The McLellan Company is moving forward with multifamily plans in San Mateo.
The Belmont-based developer has filed formal application permits for a six-story residential building at 4095 Pacific Boulevard in San Mateo, close to the city’s border with Belmont, San Francisco YIMBY reported. McLellan is listed as both the project applicant and property owner in legal documents, per S.F. YIMBY.
When complete, the development will deliver 202 units in a 79-foot tall structure at the corner of Pacific Boulevard and Laurie Meadows Drive, across the street from Caltrain tracks roughly halfway between the Belmont and Hillsdale stations. The edifice will span roughly 324,240 square feet in total, with 218,390 square feet designated for housing and 92,140 square feet for a two-story parking garage for 207 vehicles and 234 bicycles.

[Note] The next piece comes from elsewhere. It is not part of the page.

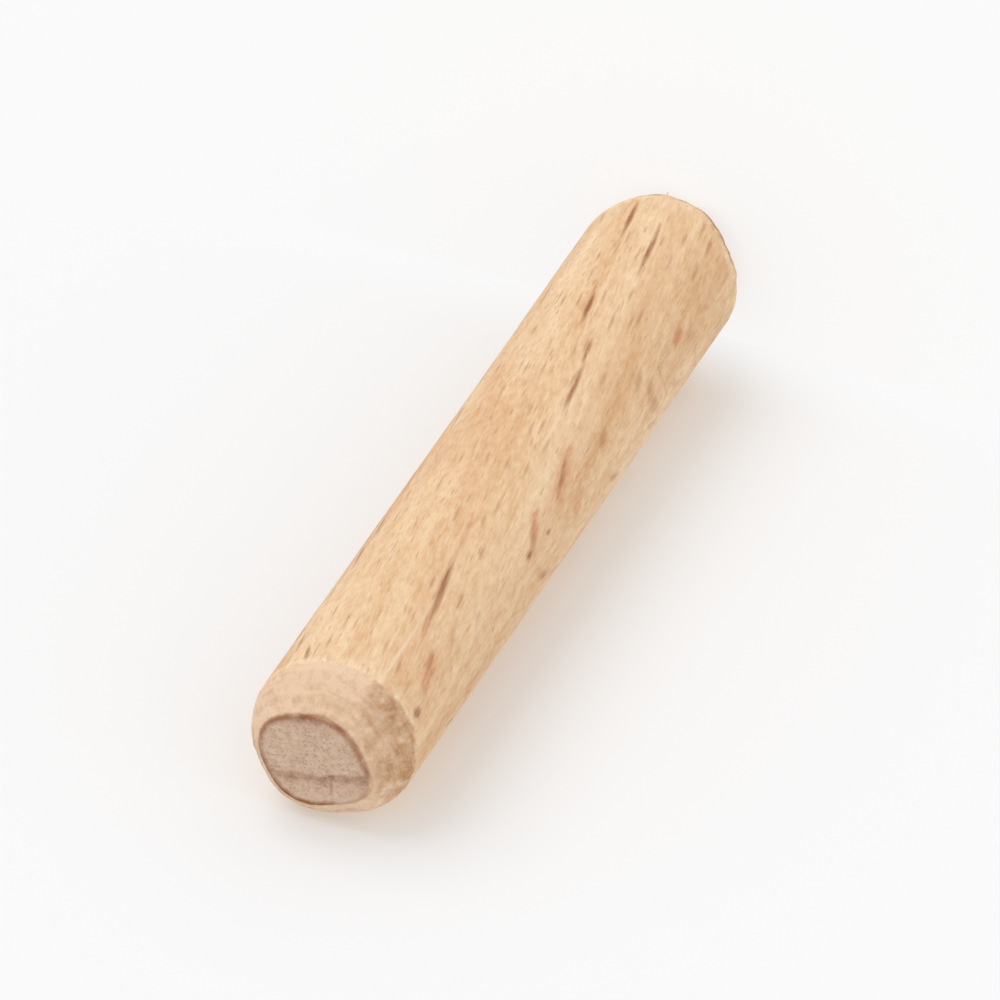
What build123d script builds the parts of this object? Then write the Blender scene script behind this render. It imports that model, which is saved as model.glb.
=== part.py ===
from build123d import *
import math
import os

# A smooth beech dowel pin, 8 x 40 mm, standing on one end.
# Lengths are in millimetres and angles in degrees. +Z runs along the pin, and
# the origin is the middle of the end that it stands on.

# The barrel is turned round and sanded smooth, with no flutes.
PIN_DIAMETER = 8.0
PIN_LENGTH = 40.0

# A hollow conical cutter chamfers both ends. This is the angle from the
# pin's axis to the side of the cone.
CUTTER_ANGLE = 48.0

# Neither end went into the cutter quite in line, so each chamfer is wide on
# one side and narrow on the other, and the cone meets the barrel on a
# slanting line. The widths are measured across the pin. The narrow side is an
# angle round the pin, from +X towards +Y, and the two ends' narrow sides are
# opposite each other.
TOP_CHAMFER_WIDE = 1.9
TOP_CHAMFER_NARROW = 0.75
TOP_NARROW_SIDE = 100.0
BASE_CHAMFER_WIDE = 1.85
BASE_CHAMFER_NARROW = 0.95
BASE_NARROW_SIDE = -80.0

# Radii of the worn edges: the shoulders between barrel and chamfer, and the
# rims between chamfer and end face
SHOULDER_WEAR = 0.8
RIM_WEAR = 0.12

PIN_RADIUS = PIN_DIAMETER / 2


def cutter(wide, narrow, narrow_side):
    """The room inside the cutter, when it has cut a chamfer with these widths
    on an end face at Z = 0. It opens downwards for the length of the pin, and
    its centre is off the pin's, towards the narrow side."""
    face_radius = PIN_RADIUS - (wide + narrow) / 2
    spread = PIN_LENGTH * math.tan(math.radians(CUTTER_ANGLE))
    cone = Cone(
        bottom_radius=face_radius + spread,
        top_radius=face_radius,
        height=PIN_LENGTH,
        align=(Align.CENTER, Align.CENTER, Align.MAX),
    )
    return Rot(0, 0, narrow_side) * Pos((wide - narrow) / 2, 0, 0) * cone


def chamfered_rod():
    """The turned rod cut to length, with what the cutter leaves at each end."""
    rod = Cylinder(
        radius=PIN_RADIUS,
        height=PIN_LENGTH,
        align=(Align.CENTER, Align.CENTER, Align.MIN),
    )
    top = cutter(TOP_CHAMFER_WIDE, TOP_CHAMFER_NARROW, TOP_NARROW_SIDE)
    base = cutter(BASE_CHAMFER_WIDE, BASE_CHAMFER_NARROW, BASE_NARROW_SIDE)
    return rod & Pos(0, 0, PIN_LENGTH) * top & mirror(base, about=Plane.XY)


def wear(pin, surface, radius):
    """Round the edges at the ends of every surface of one type."""
    round_edges = pin.faces().filter_by(surface).edges().filter_by(GeomType.LINE, reverse=True)
    return fillet(round_edges, radius)


def dowel_pin():
    pin = chamfered_rod()
    pin = wear(pin, GeomType.PLANE, RIM_WEAR)
    pin = wear(pin, GeomType.CYLINDER, SHOULDER_WEAR)
    pin.label = "dowel_pin"
    return pin


os.makedirs("parts", exist_ok=True)
export_step(dowel_pin(), "parts/dowel_pin.step")
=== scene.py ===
import math
from types import SimpleNamespace

import bmesh
import bpy
from mathutils import Matrix, Vector, noise


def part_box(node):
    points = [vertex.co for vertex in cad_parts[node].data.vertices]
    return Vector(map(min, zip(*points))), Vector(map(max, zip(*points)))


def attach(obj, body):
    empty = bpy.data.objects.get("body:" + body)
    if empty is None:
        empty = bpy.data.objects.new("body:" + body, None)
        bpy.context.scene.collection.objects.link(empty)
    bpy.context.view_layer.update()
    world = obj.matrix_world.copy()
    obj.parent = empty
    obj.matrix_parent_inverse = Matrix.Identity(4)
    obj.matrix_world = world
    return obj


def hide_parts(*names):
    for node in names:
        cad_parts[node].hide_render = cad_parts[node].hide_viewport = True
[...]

The 1.6-acre property will comprise 24 studios, 111 one-bedrooms and 67 two-bedrooms. Of the 202 units, 25 will be deed-restricted for below-market-rate housing. The development will benefit from streamlined review through Senate Bill 330 and the state density bonus law, allowing the developer to build larger than typically permitted by zoning laws.
An existing gas station and one-story shopping center will be demolished to make way for the residential building. An estimated cost for the project and a timeline for construction have not yet been disclosed.
The City of San Mateo must plan for 7,015 new housing units by 2031 as part of its state-mandated housing goals. Other multifamily developments have advanced in recent months, bringing the city closer to meeting its target.
In March, the San Mateo City Council unanimously approved Prometheus Real Estate Group’s Gateway project at 668 East Third Avenue, greenlighting plans for an eight-story, 128-unit building to replace a one-story commercial building. That same month, Align Real Estate filed its plans to redevelop a Safeway store at 1655 South El Camino Real with a seven-story building boasting 396 units and a larger replacement Safeway on the ground level; that effort is part of Align’s broader effort in the Bay Area to transform Safeway sites into mixed-use projects.
The following month, Tourbineau Real Estate Partners filed formal permits to turn a 12-story office tower at 2121 South El Camino Real into a 144-unit apartment building, mirroring the office-to-residential conversion trend that has taken hold in major California markets like Los Angeles and San Francisco.